Wednesday, October 08, 2008

Things That Are Annoying Me Today


I was never good at math. At least, I was never supposed to be. I jokingly told Ryan the other night that "the only thing I remember about Math is that I was good at English." Which is true - I was a girl, I learned to read early, I was encouraged from a young age to focus on words and forget about the numbers. There was also the subtle, underlying assumption that girls aren't as good at math, and hey since I had the English thing going, why bother to fight nature?

I wish I'd paid more attention, because today most of my gripes are math-oriented*:

- I got a letter from our mortgage co. saying we owe an extra $300 to our escrow account. As near as I can tell, after half an hour of staring at two pages full of tiny columns of numbers labeled with lots of words like "projected," "required," "comparison," and "previous," when they did the initial calculation for our payments, they underestimated the taxes. Or our taxes went up. Or they're going up next year. Or our homeowners insurance went up. Or is going up. Or something.

- The thing is, we switched insurance carriers and got a refund earlier in the year. Our new policy was $200 less than the old one, but I took the whole refund and put it in the escrow account, just to be safe. I can't seem to figure out what happened to the extra, unless our taxes are going up by $500, not $300.

- It seems like we are paying a lot of taxes. When we were house-shopping in California, I'd always look at the estimated taxes on the houses we liked. What we're paying here seems high in comparision, which doesn't make much sense.

- I would not mind paying extravagant taxes if I got something in return. Like maybe if there were sidewalks beyond the borders of our neighborhood, or a bike lane on a road within five miles of here, or if they ran some buses within eight miles of here, or if they had plans to build an arm of the new and very successful light rail anywhere near here in the next 25 years (they don't; I've combed the CATS website).

- Staring at those columns of tiny numbers has also made me pissed off at how much of our payments go to "mortgage insurance" every month. As near as I can tell, "mortgage insurance" means paying someone to sit on their ass and do nothing. It doesn't help me, and people paying it has certainly not helped banks or mortgage carriers stay upright (Helllooooo, Wachovia, Countrywide, Silver State, I'm talking to you). So how about I keep my money every month and make my payments more affordable? I'm sure a lower payment would help prevent a default more than paying your mob-like protection money "mortgage insurance" every month.

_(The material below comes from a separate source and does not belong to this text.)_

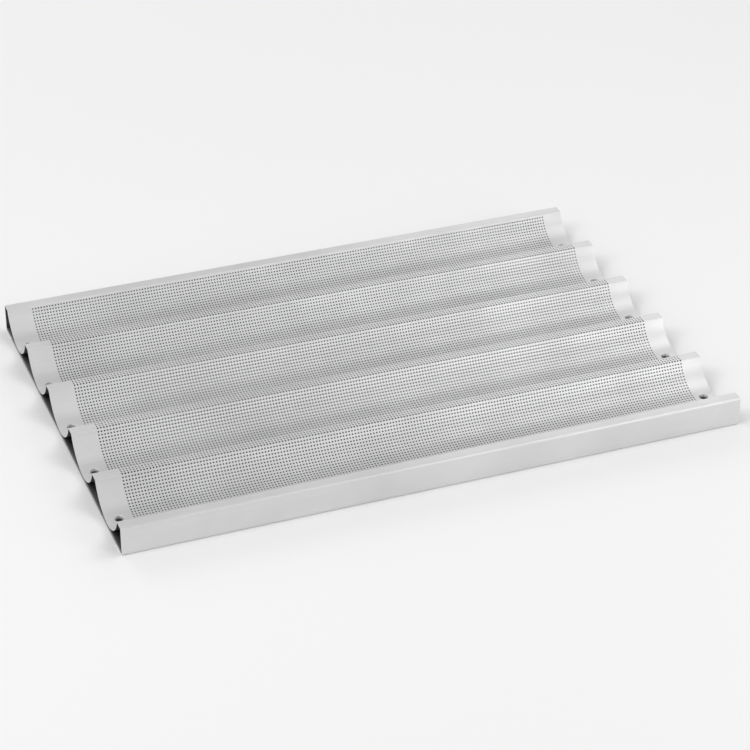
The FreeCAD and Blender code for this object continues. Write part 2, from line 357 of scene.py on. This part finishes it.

- Also, if you are going to screw up the amounts I'm supposed to put in escrow for my taxes and homeowner's insurance, can I just do it myself? I mean, I can't, under the terms of our loan, etc., but I think I'd rather. The mortgage lender has generously offered to front the money (and charge us interest, of course) or work it into our payments (which means our payments are going up by $20 a month) but personally I'd like things to be all separated out so I can see what's going on with each thing, instead of scrutinizing the jumble of figures currently before me.

- They also seem to have the amount of our last payment wrong. It's only off by a small amount, the few dollars extra I put into principal every month to round the payment up to a nice whole number, but now I have to figure out why it doesn't add up and that is also pissing me off.

Non-math related:

- I just ate my last biscotti. Now I have to make some more, and not think about the fact that I am the only one in the house that eats them (well, Piper takes occasional bites) and that I have been making them once a week, which means that every week I am consuming half a stick of butter and 3/4 cup sugar in baked biscotti goodness form. There's other stuff in there too (like, um, flour and eggs), but it's the butter and sugar that I find most objectionable. And by objectionable I mean delicious.

*Also, I wish I'd paid attention because science and math would've served me far better in life than my meandering Liberal Arts education. I would have a viable career now, instead of wondering if I'm going to have to eventually ask people if they would like fries with that.